東日本大震災から14年
| 固定リンク 投稿者: うらの
2011年3月11日。このブログをごらんの中高生の皆さんにとっては記憶は鮮明でないかもしれませんが、東北地方で非常に大きな地震が発生し、多くの方が犠牲となってしまいました。東北地方も大変でしたが、関東地方も揺れはそこそこ大きかったので、交通がストップし、一時的に帰宅が困難となる人が多数出ました。
揺れたその瞬間、私はとある患者さんのベッドサイドで診療をしていました。突然大きな揺れが生じましたので、患者さんのベッド柵につかまり、患者さんとともにおさまるのを待ちました。落ち着いたところで病棟スタッフがデイルームのテレビをつけると、そこには目を疑うような信じられない光景がたくさん映し出されました。とっさにでも、とんでもなく大変なことが起こったということだけは理解できました。その後私は当たり前のように、地下にあるリハビリテーションのフロアまで階段で降りたのですが・・・病院中のエレベータが全て動かなくなっており、多数の車椅子の患者さんが病室に戻るに戻れない、という状況が発生していました。エレベータの当日中の復旧はもちろん無理でしたので、結局車椅子の患者さん1人につき4人の病院スタッフが付き、4人で車椅子ごと持ち上げながら、階段を使って病室(3~5階)まで送り届けることになりました。事態が事態だったせいもありますが、どのスタッフも文句など言うはずもありません。突然の出来事であったにもかかわらず、まさに「あうんの呼吸」で息を合わせて車椅子を持ち上げ、全ての患者さんをお届けしました。そして、エレベータの故障により、夕食をワゴンごと病棟に運ぶことも困難となりましたので、全職員が地下1階から地上5階までの階段に一列に並び、「バケツリレー方式」で全員の患者さんにお食事をお届けしました。
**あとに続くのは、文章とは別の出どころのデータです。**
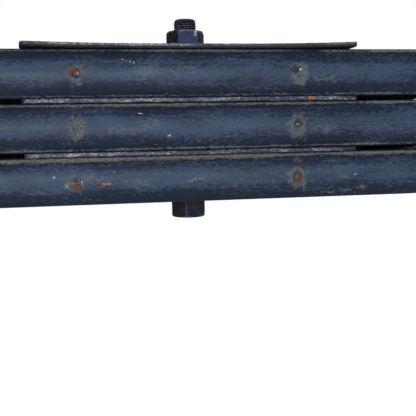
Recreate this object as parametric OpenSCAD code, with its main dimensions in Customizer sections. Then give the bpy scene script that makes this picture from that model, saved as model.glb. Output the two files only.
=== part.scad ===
// Three-leaf taper spring with rolled eyes, bonded rubber bushes, seat liners and rebound clips.
// +X runs from the front eye to the rear eye, +Y across the leaves, +Z up.
// The origin is where the centre bolt's axis leaves the underside of the third leaf.

/* [Leaves] */
// Width of every leaf and liner
leaf_w = 76; // [60:1:100]
// Thickness of each leaf at the seat
leaf_t = 25; // [22:0.5:28]
// Thickness of each leaf at its ends
tip_t = 12; // [10:0.5:13]
// Radius of the rounded side edges
edge_r = 21; // [18:0.5:40]
// Half length of the flat seat
seat_half = 120; // [100:1:130]
// Distance from the centre bolt to where each eye starts to roll
arm_x = 560; // [540:5:620]
// Rise of the main leaf over each arm
camber = 84; // [60:2:110]

/* [Liners] */
// Thickness of the steel liners
liner_t = 2.5; // [1.5:0.5:4]
// Half length of the steel liners
liner_half = 90; // [84:1:95]
// Lift of the top liner's free ends
liner_lift = 1.2; // [0:0.1:2]

/* [Centre bolt] */
// Diameter of the bolt
bolt_d = 12.7; // [12:0.1:14]
// Width across flats of the nut
nut_af = 19; // [18:0.5:22]
// Height of the nut
nut_h = 10.5; // [8:0.5:12]
// Width across flats of the bolt's head
head_af = 18; // [16:0.5:20]
// Height of the bolt's head
head_h = 12; // [8:0.5:14]
// Thread standing out above the nut
thread_out = 6.5; // [3:0.5:10]

/* [Eyes and bushes] */
// Inner radius of the rolled eyes
eye_r = 22.5; // [20:0.5:25]
// Angle that each eye is rolled through
eye_wrap = 308; // [290:1:310]
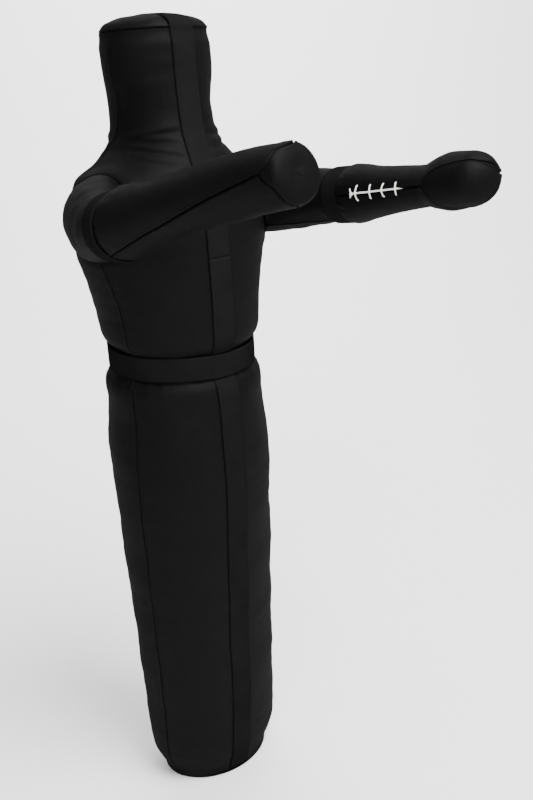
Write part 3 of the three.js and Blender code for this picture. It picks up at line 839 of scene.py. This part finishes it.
class Arm:
    """The measures of one arm, from the joints and the fillings of the frame."""

    def __init__(self, name):
        self.name = name
        self.side = -1 if name == "right" else 1
        self.shoulder = np.array(joints[f"{name}_shoulder_raise"]["pos_m"])
        self.elbow = np.array(joints[f"{name}_elbow_bend"]["pos_m"])
        self.upper = ArmFrame(self.shoulder, self.elbow - self.shoulder)
        self.upper_length = np.linalg.norm(self.elbow - self.shoulder)
        filling = np.array([v.co for v in frame["nodes"][f"{name}_forearm_filling"].data.vertices])
        reach = np.linalg.norm(filling - self.elbow, axis=1)
        tip = filling[reach > reach.max() - 0.0015].mean(0)
        self.lower = ArmFrame(self.elbow, tip - self.elbow)
        self.length = np.linalg.norm(tip - self.elbow) + LIMB_INSET
        x, y, z = self.lower.local(filling)
        order = np.argsort(z)
        starts = np.flatnonzero(np.diff(z[order], prepend=-1) > 0.001)
        rings = [r for r in np.split(order, starts[1:]) if len(r) >= 16 and z[r].mean() > 0.05]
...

東北の方が被った被害や心身の苦痛に比べれば、この程度のものは確かに大したことではありません。ただ、この経験を通じ、病院に勤務する者として、災害が生じたときに自分が何をすればいいか、どう動けばいいかを瞬時に考え、臨機応変に動くことの大切さを痛感しました。当たり前ではありますが、災害にシナリオはありません。何が起こるか全く分かりません。ただ、それでも日頃の備えに加え、「万が一災害が起きたら自分に何が出来るか」ということを、常々考える必要がありますね。中高生の皆さんも是非。